If Beasley's overall mentality changes, then his game is subject to change, too. His versatility as a combo-forward who can finish inside and shoot from the perimeter was a heavy selling point to a Heat team that is lacking athleticism off of its bench due to the high amount of veteran shooters nearing retirement they currently have occupying it.
Miami is loaded with 13 guaranteed contracts—two shy of the maximum of 15. There have been rumors of the Heat not adding any more players and staying at 13, but that is subject to change depending on how well Beasley performs. The same could also be said for veteran Roger Mason.
Outside of Oden, Beasley will be one of the most heavily talked about players this training camp.
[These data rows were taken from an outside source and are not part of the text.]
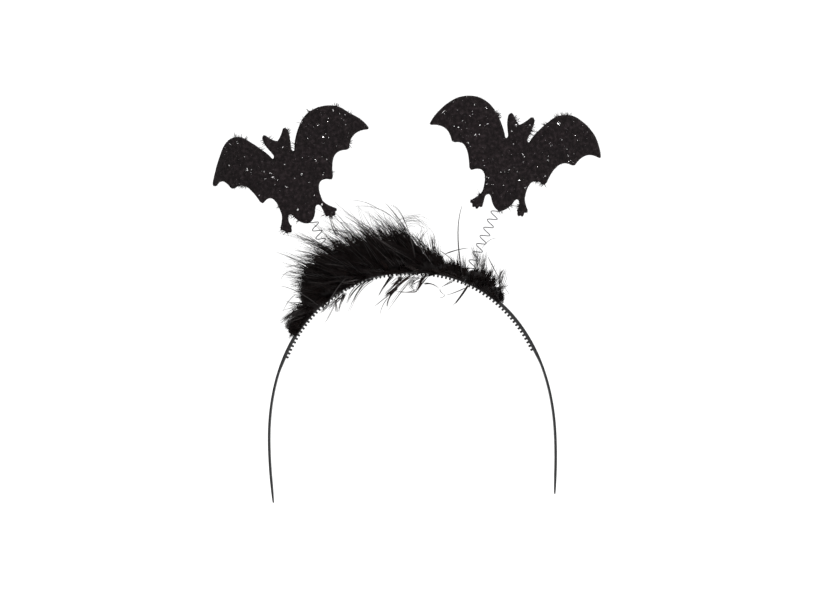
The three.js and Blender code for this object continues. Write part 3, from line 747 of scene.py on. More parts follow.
def bat_sheet(side, grid_step=0.75):
    """The sheet's points in the flat, each one's depth inside the outline, and its triangles."""
    line = bat_outline(BATS[side]["hand"])
    inward = np.roll(line, -1, 0) - np.roll(line, 1, 0)
    inward = unit(np.stack([-inward[:, 1], inward[:, 0]], -1))
    rows = [line + inward * depth for depth in (0.12, 0.4, 0.8)]
    across = np.arange(-WING_SPAN / 2, WING_SPAN / 2, grid_step)
    height = np.arange(-BAT_HEIGHT / 2, BAT_HEIGHT * 0.6, grid_step)
    grid = np.stack(np.meshgrid(across, height), -1).reshape(-1, 2)
    grid = grid + 0.12 * np.sin(grid[:, ::-1] * 5.1)
    kept = [line]
    for row, least in zip([*rows, grid], (0.11, 0.37, 0.76, 1.1)):
        kept.append(row[edge_distance(row, line) > least])
    flat = np.concatenate(kept)
    count = len(line)
    ring = np.arange(count)
    edges = np.stack([ring, np.roll(ring, -1)], 1).tolist()
    found = geometry.delaunay_2d_cdt(list(map(Vector, flat.tolist())), edges, [], 0, 1e-5)
    points = np.array(list(map(tuple, found[0])))
    triangles = np.array([face for face in found[2] if len(face) == 3])
    middles = points[triangles].mean(1)
    triangles = triangles[edge_distance(middles, line) > 0]
    a, b, c = (points[triangles[:, k]] for k in range(3))
    turned = np.cross(b - a, c - a) < 0
    triangles[turned] = triangles[turned][:, ::-1]
    depth = edge_distance(points, line)
    on_line = np.abs(depth) < 0.02
    return line, points, np.where(on_line, 0, np.abs(depth)), on_line, triangles


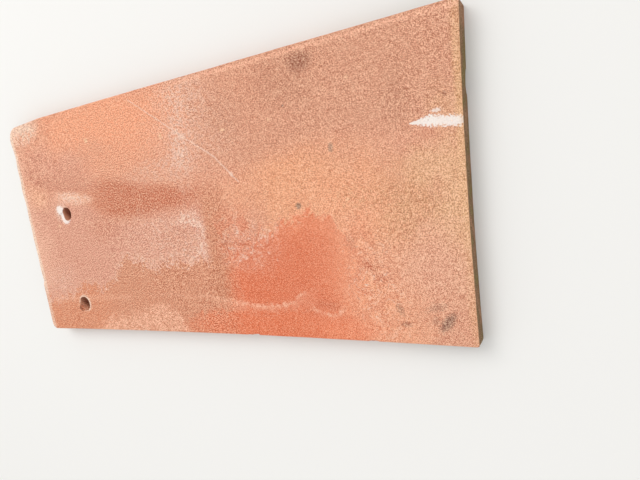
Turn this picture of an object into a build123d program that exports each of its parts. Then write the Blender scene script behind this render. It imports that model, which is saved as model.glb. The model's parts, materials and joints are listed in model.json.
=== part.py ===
from build123d import *
import os

# Clay roof tile lying flat, weather face up.
# X runs along the tile with the head at -X and the tail at +X.
# The side nearer to the second peg hole is at -Y.

length = 380.0
width = 180.0
thickness = 13.0

# plan corners, the head ones are worn rounder than the tail ones
head_far_corner = 12.0
head_near_corner = 6.0
tail_far_corner = 3.0
tail_near_corner = 2.5

# the far side falls away a little over its last stretch before the head
shoulder_length = 44.0
shoulder_depth = 2.4

# firing has drawn in the tail edge and the near side at their middles
tail_hollow = 1.3
near_side_hollow = 1.9

# the arrises are soft on the weather face and tighter below
top_edge_round = 1.6
bottom_edge_round = 0.8

# peg holes: the side hole is set out from the head and the near side,
# the middle hole from the head and from the side hole
side_hole_diameter = 12.2
side_hole_from_head = 52.2
side_hole_from_near_side = 23.8
middle_hole_diameter = 10.8
middle_hole_from_head = 54.3
hole_spacing_across = 77.4
hole_mouth_round = 0.7

head_x = -length / 2
tail_x = length / 2
far_y = width / 2
near_y = -width / 2
far_head_y = far_y - shoulder_depth

side_hole = (head_x + side_hole_from_head, near_y + side_hole_from_near_side)
middle_hole = (head_x + middle_hole_from_head, side_hole[1] + hole_spacing_across)

os.makedirs("parts", exist_ok=True)

with BuildPart() as roof_tile:
    # the outline, taken round from the head
    with BuildSketch(Plane.XY) as outline:
        with BuildLine() as rim:
            Line((head_x, near_y), (head_x, far_head_y))
            Line((head_x, far_head_y), (head_x + shoulder_length, far_y))
            Line((head_x + shoulder_length, far_y), (tail_x, far_y))
            ThreePointArc((tail_x, far_y), (tail_x - tail_hollow, 0), (tail_x, near_y))
            ThreePointArc((tail_x, near_y), (0, near_y + near_side_hollow), (head_x, near_y))
        make_face()
        for corner_x, corner_y, radius in (
            (head_x, far_head_y, head_far_corner),
            (head_x, near_y, head_near_corner),
            (tail_x, far_y, tail_far_corner),
            (tail_x, near_y, tail_near_corner),
        ):
            corner = outline.vertices().sort_by_distance((corner_x, corner_y, 0))[0]
            fillet(corner, radius=radius)
    extrude(amount=thickness)

    # both peg holes go right through
    for place, diameter in ((side_hole, side_hole_diameter), (middle_hole, middle_hole_diameter)):
        with BuildSketch(Plane.XY):
            with Locations(place):
                Circle(diameter / 2)
        extrude(amount=thickness, mode=Mode.SUBTRACT)

    # the arris round the weather face with the mouths of the holes, then the one below
    weather_face = roof_tile.faces().sort_by(Axis.Z)[-1]
    fillet(weather_face.outer_wire().edges(), radius=top_edge_round)
    weather_face = roof_tile.faces().sort_by(Axis.Z)[-1]
    mouths = [wire.edges() for wire in weather_face.inner_wires()]
    fillet([edge for mouth in mouths for edge in mouth], radius=hole_mouth_round)
    underside = roof_tile.faces().sort_by(Axis.Z)[0]
    fillet(underside.outer_wire().edges(), radius=bottom_edge_round)

roof_tile.part.label = "roof_tile"
export_step(roof_tile.part, "parts/roof_tile.step")
print("roof_tile", roof_tile.part.bounding_box(), "volume", roof_tile.part.volume)
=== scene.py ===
import bpy
import json
import math
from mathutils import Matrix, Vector, noise


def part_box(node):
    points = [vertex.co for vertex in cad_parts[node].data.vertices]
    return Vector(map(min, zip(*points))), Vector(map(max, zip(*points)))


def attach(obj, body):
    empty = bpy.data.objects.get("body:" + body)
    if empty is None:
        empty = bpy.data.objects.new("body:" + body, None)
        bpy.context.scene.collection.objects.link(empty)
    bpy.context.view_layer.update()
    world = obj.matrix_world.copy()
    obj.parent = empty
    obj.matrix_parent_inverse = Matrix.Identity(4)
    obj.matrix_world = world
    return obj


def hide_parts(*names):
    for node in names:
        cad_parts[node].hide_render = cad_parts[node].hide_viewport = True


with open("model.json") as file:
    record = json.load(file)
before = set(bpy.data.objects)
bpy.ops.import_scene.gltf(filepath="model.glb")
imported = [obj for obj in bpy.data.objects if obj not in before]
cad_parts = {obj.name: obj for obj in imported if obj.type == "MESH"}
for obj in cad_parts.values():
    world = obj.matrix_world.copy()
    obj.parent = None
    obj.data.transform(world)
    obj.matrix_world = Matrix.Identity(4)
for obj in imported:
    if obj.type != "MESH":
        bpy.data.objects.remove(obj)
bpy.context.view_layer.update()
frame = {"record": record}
print("frame loaded")


def deselectAll():
    if bpy.context.object and bpy.context.object.mode != "OBJECT":
        bpy.ops.object.mode_set(mode="OBJECT")
    bpy.ops.object.select_all(action="DESELECT")


def makeActive(obj):
    deselectAll()
    obj.select_set(True)
    bpy.context.view_layer.objects.active = obj


def applyModifier(obj, modifier):
    makeActive(obj)
    bpy.ops.object.modifier_apply(modifier=modifier.name)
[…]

Because his ceiling is still high—don't forget that he's only 24 years old—there's a possibility he could work his way into the rotation and contribute on a consistent basis.
It's unlikely, however, with the Miami rotation already set, and the likelihood of Oden being healthy enough to take away some of Andersen's minutes. Even with Mike Miller departed, his role on the team wasn't a big one and it's not a necessity for the Heat to fill his void.
If he does make the final roster, Beasley would most likely compete with Rashard Lewis and James Jones for minutes off the bench. But with the careers of Shane Battier and Ray Allen winding down, as well as the always important rest for LeBron James, there could end up being a need for Beasley and his versatility to play a role.
Don't expect working out in the Bahamas to make training camp any easier. The Heat will be running too many two-a-days to actually explore the islands.